-- START OF Information shown --

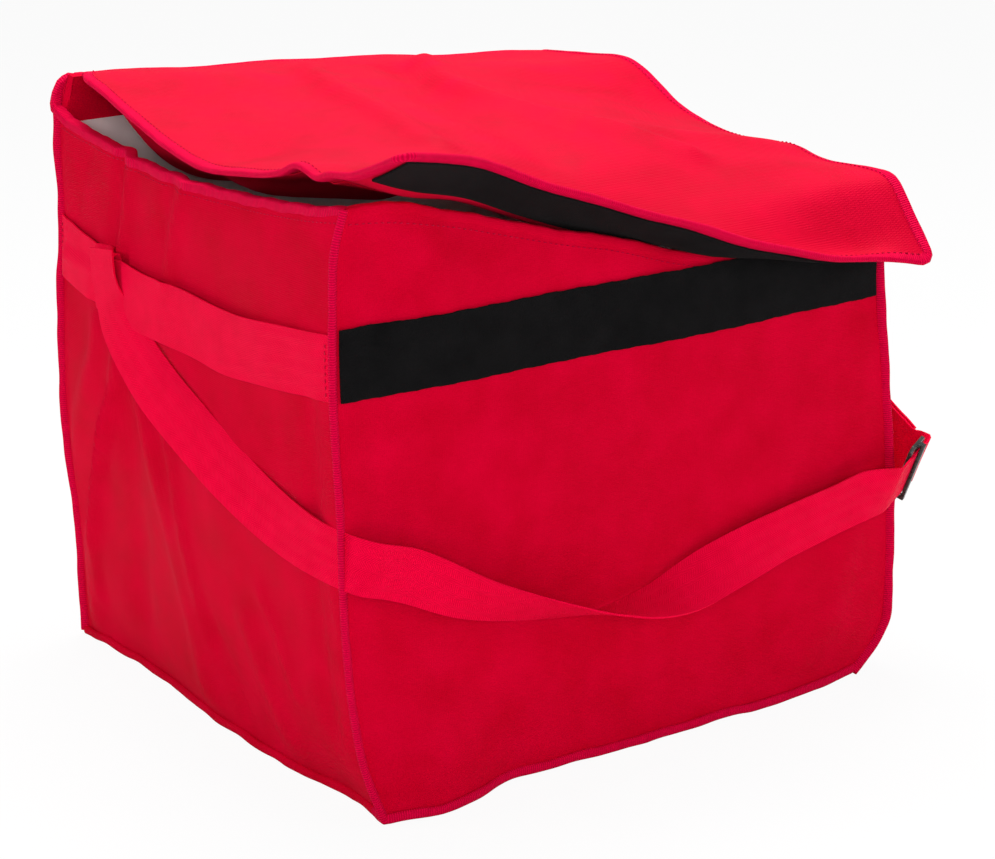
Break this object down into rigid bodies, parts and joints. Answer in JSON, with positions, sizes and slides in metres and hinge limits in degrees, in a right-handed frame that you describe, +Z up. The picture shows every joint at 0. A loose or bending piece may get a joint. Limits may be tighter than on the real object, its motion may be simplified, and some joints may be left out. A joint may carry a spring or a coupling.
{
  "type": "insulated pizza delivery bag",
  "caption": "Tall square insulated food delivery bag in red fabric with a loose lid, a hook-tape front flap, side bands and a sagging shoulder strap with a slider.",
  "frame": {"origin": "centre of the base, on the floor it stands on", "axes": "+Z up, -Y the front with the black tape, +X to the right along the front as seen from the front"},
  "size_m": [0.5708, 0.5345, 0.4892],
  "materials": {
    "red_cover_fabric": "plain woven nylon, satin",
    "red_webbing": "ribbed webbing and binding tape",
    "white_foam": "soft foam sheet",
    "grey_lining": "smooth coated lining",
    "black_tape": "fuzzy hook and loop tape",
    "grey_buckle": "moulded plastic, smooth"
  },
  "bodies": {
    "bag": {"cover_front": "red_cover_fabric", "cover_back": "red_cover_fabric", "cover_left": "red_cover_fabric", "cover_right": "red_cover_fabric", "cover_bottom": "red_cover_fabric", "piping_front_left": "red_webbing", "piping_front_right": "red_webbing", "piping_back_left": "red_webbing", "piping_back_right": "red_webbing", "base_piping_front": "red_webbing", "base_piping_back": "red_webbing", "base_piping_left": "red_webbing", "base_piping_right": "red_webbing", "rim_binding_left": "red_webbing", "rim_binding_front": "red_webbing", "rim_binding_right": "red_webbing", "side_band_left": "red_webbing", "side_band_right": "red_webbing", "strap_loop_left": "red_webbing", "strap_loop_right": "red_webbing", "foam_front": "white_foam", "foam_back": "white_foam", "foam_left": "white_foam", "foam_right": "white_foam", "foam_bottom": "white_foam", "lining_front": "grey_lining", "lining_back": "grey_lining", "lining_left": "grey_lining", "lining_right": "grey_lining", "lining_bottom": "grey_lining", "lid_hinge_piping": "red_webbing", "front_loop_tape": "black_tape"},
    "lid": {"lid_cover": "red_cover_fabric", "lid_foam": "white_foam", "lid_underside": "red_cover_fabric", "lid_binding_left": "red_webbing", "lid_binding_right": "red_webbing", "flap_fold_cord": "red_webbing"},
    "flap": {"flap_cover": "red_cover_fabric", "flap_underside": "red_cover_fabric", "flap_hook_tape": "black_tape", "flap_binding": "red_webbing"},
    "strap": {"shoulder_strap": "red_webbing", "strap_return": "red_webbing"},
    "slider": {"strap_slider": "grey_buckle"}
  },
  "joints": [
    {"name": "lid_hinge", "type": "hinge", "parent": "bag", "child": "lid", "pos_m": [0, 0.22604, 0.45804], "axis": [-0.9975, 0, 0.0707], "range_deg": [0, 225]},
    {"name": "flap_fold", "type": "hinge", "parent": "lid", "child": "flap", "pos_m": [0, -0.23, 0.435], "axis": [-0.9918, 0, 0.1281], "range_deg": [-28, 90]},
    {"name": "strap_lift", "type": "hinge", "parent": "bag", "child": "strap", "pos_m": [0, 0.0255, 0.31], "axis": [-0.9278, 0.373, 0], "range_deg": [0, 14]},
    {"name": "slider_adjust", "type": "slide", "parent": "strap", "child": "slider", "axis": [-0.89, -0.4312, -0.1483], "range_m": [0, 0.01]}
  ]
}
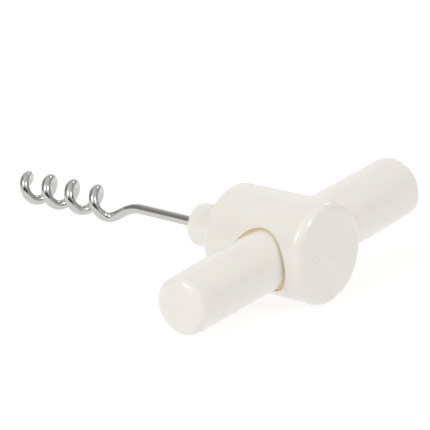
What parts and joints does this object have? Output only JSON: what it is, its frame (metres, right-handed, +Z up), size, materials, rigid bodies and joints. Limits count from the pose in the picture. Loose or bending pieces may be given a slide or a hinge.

-- END OF Information shown --

*Goal*:
Word for word, write out the data.

*Solution to this exercise*:
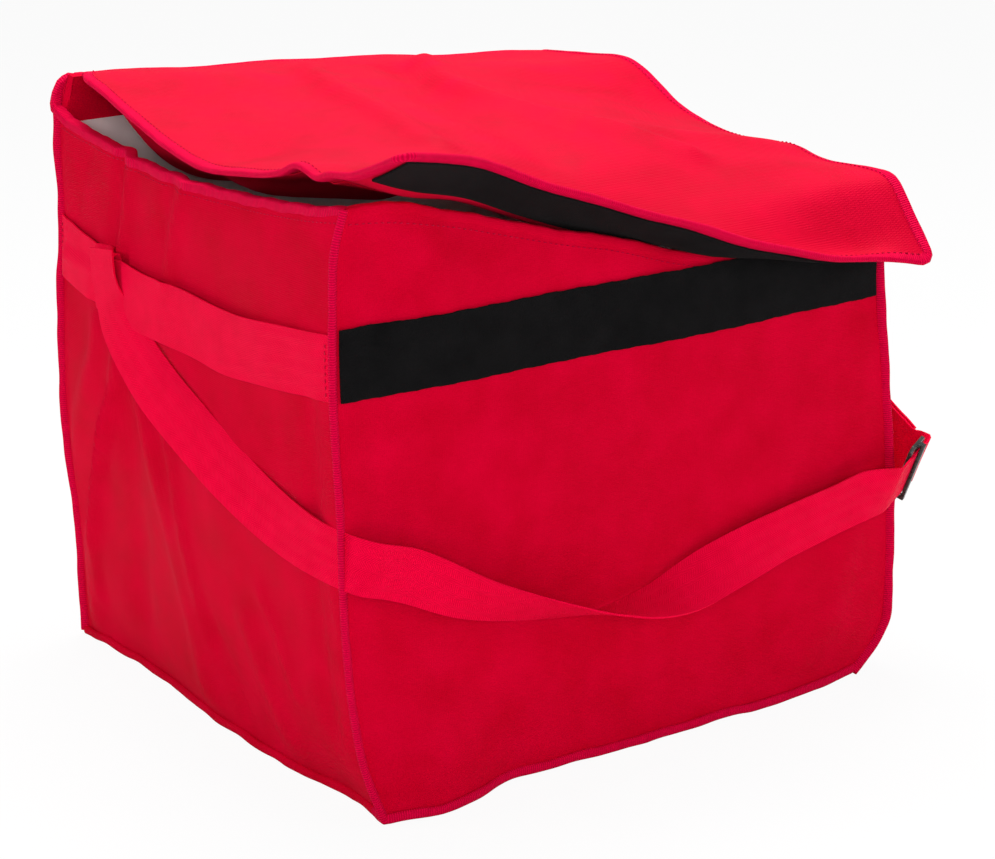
Break this object down into rigid bodies, parts and joints. Answer in JSON, with positions, sizes and slides in metres and hinge limits in degrees, in a right-handed frame that you describe, +Z up. The picture shows every joint at 0. A loose or bending piece may get a joint. Limits may be tighter than on the real object, its motion may be simplified, and some joints may be left out. A joint may carry a spring or a coupling.
{
  "type": "insulated pizza delivery bag",
  "caption": "Tall square insulated food delivery bag in red fabric with a loose lid, a hook-tape front flap, side bands and a sagging shoulder strap with a slider.",
  "frame": {"origin": "centre of the base, on the floor it stands on", "axes": "+Z up, -Y the front with the black tape, +X to the right along the front as seen from the front"},
  "size_m": [0.5708, 0.5345, 0.4892],
  "materials": {
    "red_cover_fabric": "plain woven nylon, satin",
    "red_webbing": "ribbed webbing and binding tape",
    "white_foam": "soft foam sheet",
    "grey_lining": "smooth coated lining",
    "black_tape": "fuzzy hook and loop tape",
    "grey_buckle": "moulded plastic, smooth"
  },
  "bodies": {
    "bag": {"cover_front": "red_cover_fabric", "cover_back": "red_cover_fabric", "cover_left": "red_cover_fabric", "cover_right": "red_cover_fabric", "cover_bottom": "red_cover_fabric", "piping_front_left": "red_webbing", "piping_front_right": "red_webbing", "piping_back_left": "red_webbing", "piping_back_right": "red_webbing", "base_piping_front": "red_webbing", "base_piping_back": "red_webbing", "base_piping_left": "red_webbing", "base_piping_right": "red_webbing", "rim_binding_left": "red_webbing", "rim_binding_front": "red_webbing", "rim_binding_right": "red_webbing", "side_band_left": "red_webbing", "side_band_right": "red_webbing", "strap_loop_left": "red_webbing", "strap_loop_right": "red_webbing", "foam_front": "white_foam", "foam_back": "white_foam", "foam_left": "white_foam", "foam_right": "white_foam", "foam_bottom": "white_foam", "lining_front": "grey_lining", "lining_back": "grey_lining", "lining_left": "grey_lining", "lining_right": "grey_lining", "lining_bottom": "grey_lining", "lid_hinge_piping": "red_webbing", "front_loop_tape": "black_tape"},
    "lid": {"lid_cover": "red_cover_fabric", "lid_foam": "white_foam", "lid_underside": "red_cover_fabric", "lid_binding_left": "red_webbing", "lid_binding_right": "red_webbing", "flap_fold_cord": "red_webbing"},
    "flap": {"flap_cover": "red_cover_fabric", "flap_underside": "red_cover_fabric", "flap_hook_tape": "black_tape", "flap_binding": "red_webbing"},
    "strap": {"shoulder_strap": "red_webbing", "strap_return": "red_webbing"},
    "slider": {"strap_slider": "grey_buckle"}
  },
  "joints": [
    {"name": "lid_hinge", "type": "hinge", "parent": "bag", "child": "lid", "pos_m": [0, 0.22604, 0.45804], "axis": [-0.9975, 0, 0.0707], "range_deg": [0, 225]},
    {"name": "flap_fold", "type": "hinge", "parent": "lid", "child": "flap", "pos_m": [0, -0.23, 0.435], "axis": [-0.9918, 0, 0.1281], "range_deg": [-28, 90]},
    {"name": "strap_lift", "type": "hinge", "parent": "bag", "child": "strap", "pos_m": [0, 0.0255, 0.31], "axis": [-0.9278, 0.373, 0], "range_deg": [0, 14]},
    {"name": "slider_adjust", "type": "slide", "parent": "strap", "child": "slider", "axis": [-0.89, -0.4312, -0.1483], "range_m": [0, 0.01]}
  ]
}
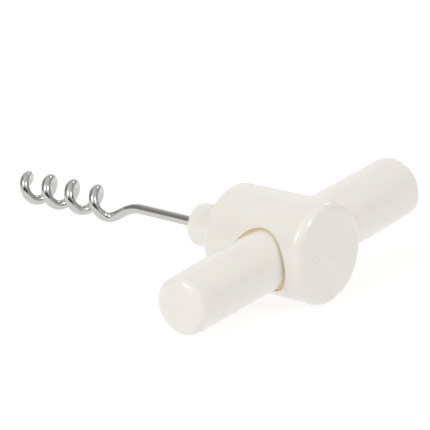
What parts and joints does this object have? Output only JSON: what it is, its frame (metres, right-handed, +Z up), size, materials, rigid bodies and joints. Limits count from the pose in the picture. Loose or bending pieces may be given a slide or a hinge.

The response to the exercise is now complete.